Po powrocie do kraju Tworzydło zamieszkał w Warszawie. W latach 60. rozpoczął starania o pozyskanie pracowni, ponieważ marzył o własnym miejscu, w którym mógłby oddać się swojej pasji. Doświadczenia i umiejętności zdobyte w czasie wyjazdu miały decydujący wpływ na jego dalsze losy oraz ostatecznie ukształtowało twórczość. Tworzydło pełnymi garściami czerpał z wiedzy i doświadczenia zdobytego w Chinach. Do pewnego stopnia pozostał również wierny ich warsztatowi: używał tamtejszych pędzli, tuszów i farb. Swoje prace – na wzór wschodnich mistrzów – podpisywał własnoręcznie wykonaną pieczęcią. Jako ceramik sięgał po typowe dla Chin techniki zdobnicze, chociaż nie bał się ich modyfikować lub obmyślać własnych.
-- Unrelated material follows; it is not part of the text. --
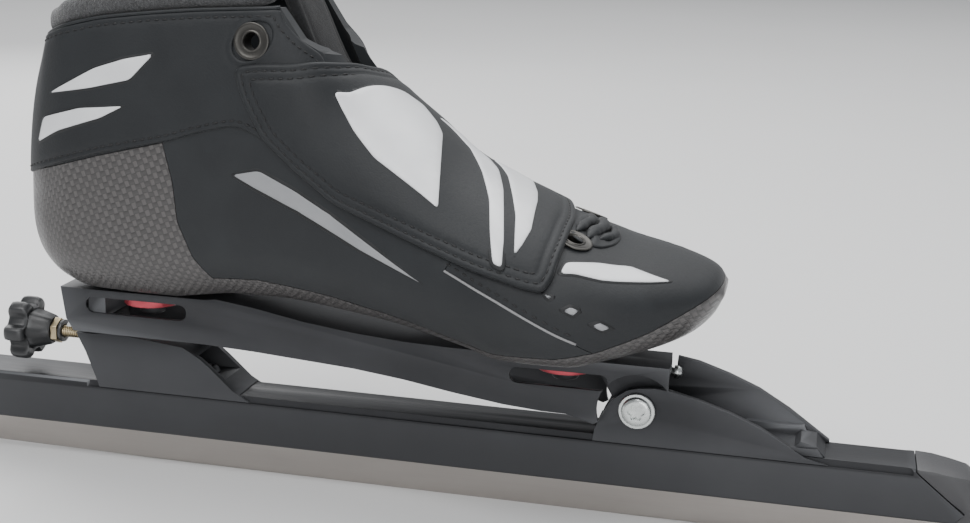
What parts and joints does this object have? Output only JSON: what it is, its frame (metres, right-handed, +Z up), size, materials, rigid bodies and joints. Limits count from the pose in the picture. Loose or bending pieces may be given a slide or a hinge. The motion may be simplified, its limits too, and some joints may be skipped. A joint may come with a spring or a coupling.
{
  "type": "clap speed skate",
  "caption": "Right long-track clap speed skate: low-cut carbon boot on a hinged aluminium bridge, blade tube and steel runner.",
  "frame": {"origin": "middle of the runner's bottom edge", "axes": "+X along the blade to the nose, +Y to the inner side of the foot, +Z up"},
  "size_m": [0.409, 0.0977, 0.194],
  "materials": {
    "runner_steel": "ground and brushed along its length",
    "black_alloy": "black anodised, satin",
    "cap_plastic": "satin moulded",
    "zinc": "bright zinc plate",
    "brass": "satin",
    "rubber": "matte",
    "spring_steel": "oiled",
    "red_alloy": "red anodised, satin",
    "carbon": "clear-coated carbon twill",
    "microfibre": "fine-grained matte microfibre",
    "eyelet_metal": "gunmetal plate",
    "padding": "brushed pile",
    "loop_fabric": "looped pile",
    "knob_plastic": "moulded, slightly shiny"
  },
  "bodies": {
    "chassis": {"runner": "runner_steel", "blade_tube": "black_alloy", "nose_cap": "cap_plastic", "tail_cap": "cap_plastic", "heel_column": "black_alloy", "column_screw_1": "zinc", "column_screw_2": "zinc", "heel_bumper": "rubber", "hinge_tower": "black_alloy", "tower_screw_1": "zinc", "tower_screw_2": "zinc", "hinge_bolt": "zinc", "hinge_nut": "zinc", "clap_spring": "spring_steel"},
    "boot_and_bridge": {"bridge": "black_alloy", "hinge_bushing_outer": "brass", "hinge_bushing_inner": "brass", "stop_screw": "zinc", "latch_strike": "zinc", "mounting_disc_rear": "red_alloy", "mounting_disc_front": "red_alloy", "mounting_bolt_rear": "zinc", "mounting_bolt_front": "zinc", "sole_nut_rear": "brass", "sole_nut_front": "brass", "carbon_sole": "carbon", "toe_box": "microfibre", "quarter_outer": "microfibre", "quarter_inner": "microfibre", "eyelet_outer_top": "eyelet_metal", "eyelet_outer_front": "eyelet_metal", "eyelet_inner_top": "eyelet_metal", "eyelet_inner_front": "eyelet_metal", "collar_pad": "padding", "tongue": "padding", "insole": "padding", "loop_patch": "loop_fabric"},
    "cover": {"closure_cover": "microfibre"},
    "lock_carriage": {"knob_washer": "knob_plastic"},
    "lock_knob": {"star_knob": "knob_plastic", "knob_insert": "brass", "knob_jam_nut": "zinc", "lock_stud": "brass"}
  },
  "joints": [
    {"name": "clap_hinge", "type": "hinge", "parent": "chassis", "child": "boot_and_bridge", "pos_m": [0.078, 0, 0.0442], "axis": [0, 1, 0], "range_deg": [0, 27], "stiffness_Nm_per_rad": 1.2, "springref_deg": -14.32, "deforming": ["clap_spring"]},
    {"name": "cover_hinge", "type": "hinge", "parent": "boot_and_bridge", "child": "cover", "pos_m": [0.01185, 0.018, 0.1358], "axis": [-0.8585, 0, 0.5128], "range_deg": [0, 80]},
    {"name": "lock_travel", "type": "slide", "parent": "chassis", "child": "lock_carriage", "axis": [1, 0, 0], "range_m": [-0.0016, 0.0016]},
    {"name": "lock_turn", "type": "hinge", "parent": "lock_carriage", "child": "lock_knob", "pos_m": [-0.165, 0, 0.0492], "axis": [1, 0, 0], "range_deg": [-720, 720]}
  ],
  "couplings": [
    {"joint": "lock_turn", "follows": "lock_travel", "rad_per_m": 7854}
  ]
}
Tworzył na przykład obrazy łączące malarstwo i mozaikę, opracował technologię mozaiki ceramicznej, a także własną technikę dla szkliw z efektem krakle. Był twórcą niezwykle płodnym, ale sam siebie postrzegał głównie jako ceramika. W Polsce przez całe życie promował sztukę Państwa Środka. Dużą kolekcję przywiezionych stamtąd haftów, wycinanek, drzeworytów ludowych, rzeźb czy obrazów malowanych na jedwabiu i papierze artysta przekazał wraz ze swoimi wybranymi pracami do zbiorów Muzeum w Bochni oraz Muzeum Azji i Pacyfiku.
Pracownia
Od 1966 roku przez ponad 50 lat Stanisław Tworzydło zajmował tę samą pracownię, mieszczącą się w suterenie kamienicy przy ulicy Kazimierzowskiej na warszawskim Mokotowie. Lokal składał się z trzech małych pomieszczeń. Największym, a zarazem najważniejszym elementem jego wyposażenia, stanowiącym serce tego miejsca, był ceramiczny piec. Służył on do wypalania naczyń i innych przedmiotów projektowanych i wykonywanych w pracowni. Ta przestrzeń przesiąknięta jest duchem kreatywności, po brzegi wypełniona przejawami ludzkiej wyobraźni – od rzeźb, przez misy, naczynia, mozaiki, obrazy, kaligrafie, fotografie, po witraże. Sam gospodarz lubił podkreślać, że jego pracownia jest miejscem współdziałania czterech żywiołów: ziemi i wody wchodzących w skład gliny, a także ognia i powietrza, które w procesie wypalania utrwalają naczynia, powołują je do życia, a także nadają im ostatecznego koloru.
Od 1991 roku pracownia pełniła również funkcje dydaktyczne. Tworzydło powołał w niej do życia autorski Ośrodek Sztuki Dekoracyjnej i Użytkowej. Z czasem jego pasję tworzenia zaczęła dzielić córka – rzeźbiarka Agata Strojnowska, która włączyła się w działalność warsztatową i edukacyjną ośrodka. Pod okiem rodzinnego duetu można było się tu uczyć niemal każdej dziedziny sztuki. Dzięki życzliwemu usposobieniu artysty oraz panującej w pracowni przyjaznej atmosferze, to miejsce stało się dla wielu jego uczniów drugim domem. Stanisław Tworzydło charyzmą i dobrocią przyciągał do siebie jak magnes. Dla młodych adeptów sztuki był wymagający, ale posiadał nieograniczone pokłady cierpliwości. Motywował i pilnował ich rozwoju. Zwykł mawiać: „Zawsze traktowałem moją pracę jako radość tworzenia. Inaczej po prostu kiepsko się czułem”. Pragnął, aby młodzi odczuwali tę samą przyjemność płynącą z procesu twórczego. Nic więc dziwnego, że ze względu na klimat oraz unikatowość pracownię wpisano na listę Warszawskich Historycznych Pracowni Artystycznych.